Provided data ->
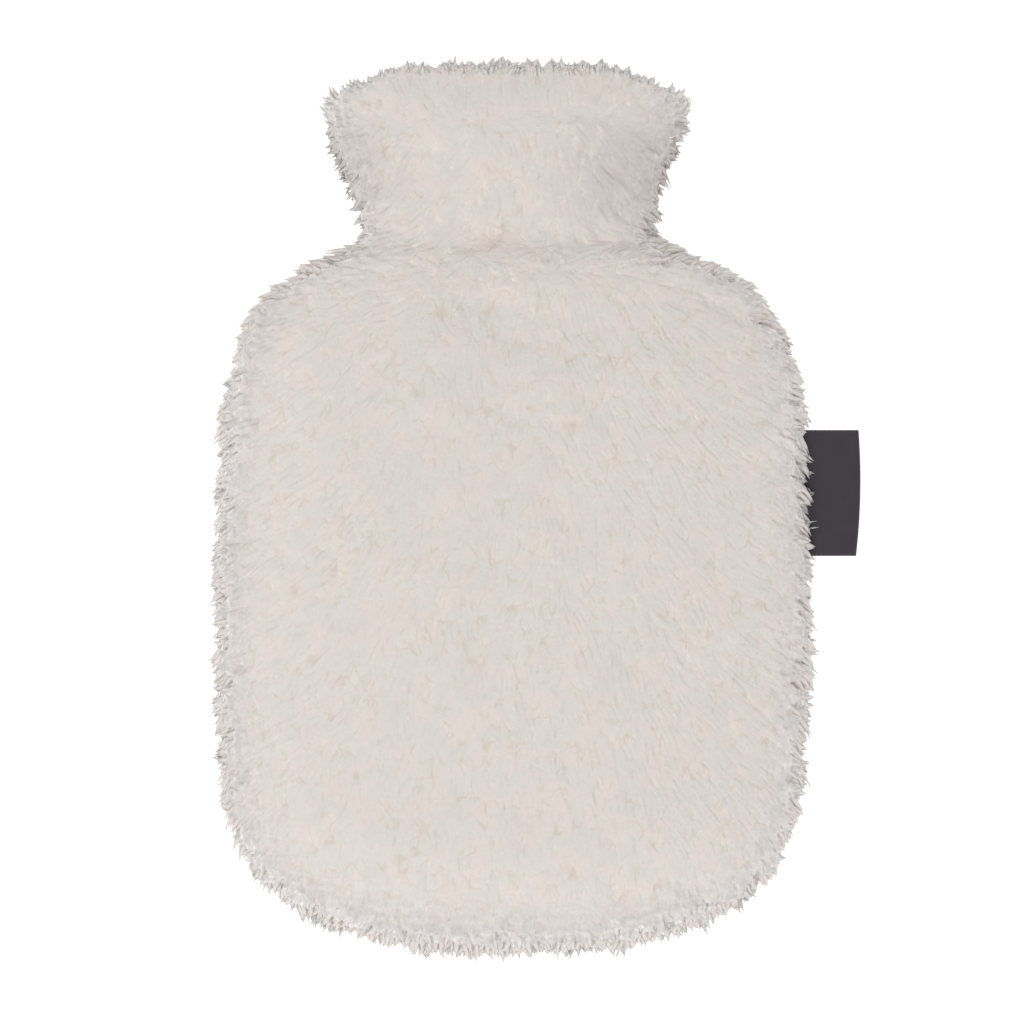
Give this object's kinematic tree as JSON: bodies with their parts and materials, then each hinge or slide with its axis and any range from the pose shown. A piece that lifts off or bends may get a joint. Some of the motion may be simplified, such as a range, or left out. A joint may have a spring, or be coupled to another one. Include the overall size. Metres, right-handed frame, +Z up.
{
  "type": "hot water bottle cover",
  "caption": "Cream teddy-plush hot water bottle cover lying on its back, filled out and hollow, open at the neck, with a dark woven side label.",
  "frame": {"origin": "middle of the flat spot on the underside of the body, on which the cover lies", "axes": "+Z up out of the front of the cover, +Y towards the open neck, +X to the side that bears the label"},
  "size_m": [0.195, 0.2692, 0.0472],
  "materials": {
    "teddy_plush": "matt long pile",
    "woven_tape": "satin weave"
  },
  "bodies": {
    "root": {"front_panel": "teddy_plush", "back_panel": "teddy_plush", "side_pile": "teddy_plush", "mouth_pile_front": "teddy_plush", "mouth_pile_back": "teddy_plush", "side_label": "woven_tape"}
  },
  "joints": []
}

Work to complete ->
Every line above should be printed again exactly as it stands.

Task result ->
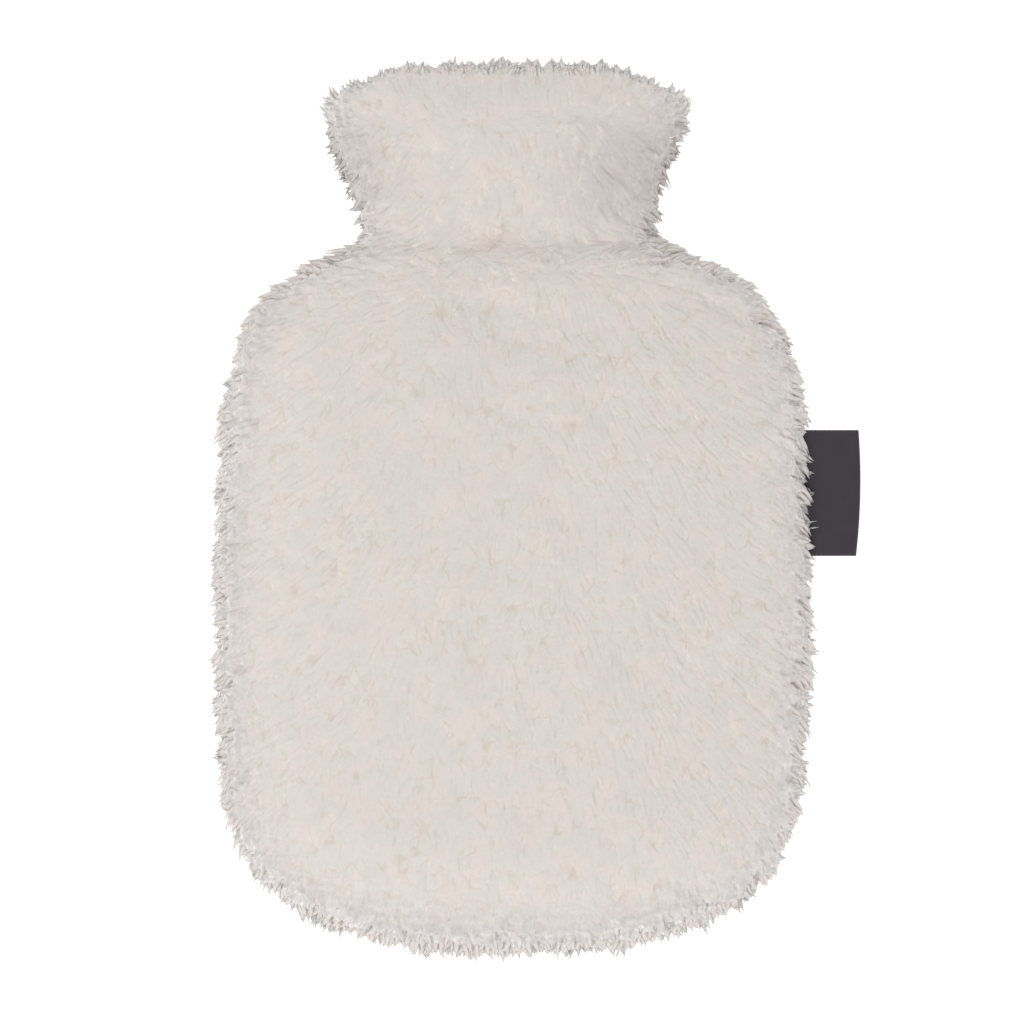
Give this object's kinematic tree as JSON: bodies with their parts and materials, then each hinge or slide with its axis and any range from the pose shown. A piece that lifts off or bends may get a joint. Some of the motion may be simplified, such as a range, or left out. A joint may have a spring, or be coupled to another one. Include the overall size. Metres, right-handed frame, +Z up.
{
  "type": "hot water bottle cover",
  "caption": "Cream teddy-plush hot water bottle cover lying on its back, filled out and hollow, open at the neck, with a dark woven side label.",
  "frame": {"origin": "middle of the flat spot on the underside of the body, on which the cover lies", "axes": "+Z up out of the front of the cover, +Y towards the open neck, +X to the side that bears the label"},
  "size_m": [0.195, 0.2692, 0.0472],
  "materials": {
    "teddy_plush": "matt long pile",
    "woven_tape": "satin weave"
  },
  "bodies": {
    "root": {"front_panel": "teddy_plush", "back_panel": "teddy_plush", "side_pile": "teddy_plush", "mouth_pile_front": "teddy_plush", "mouth_pile_back": "teddy_plush", "side_label": "woven_tape"}
  },
  "joints": []
}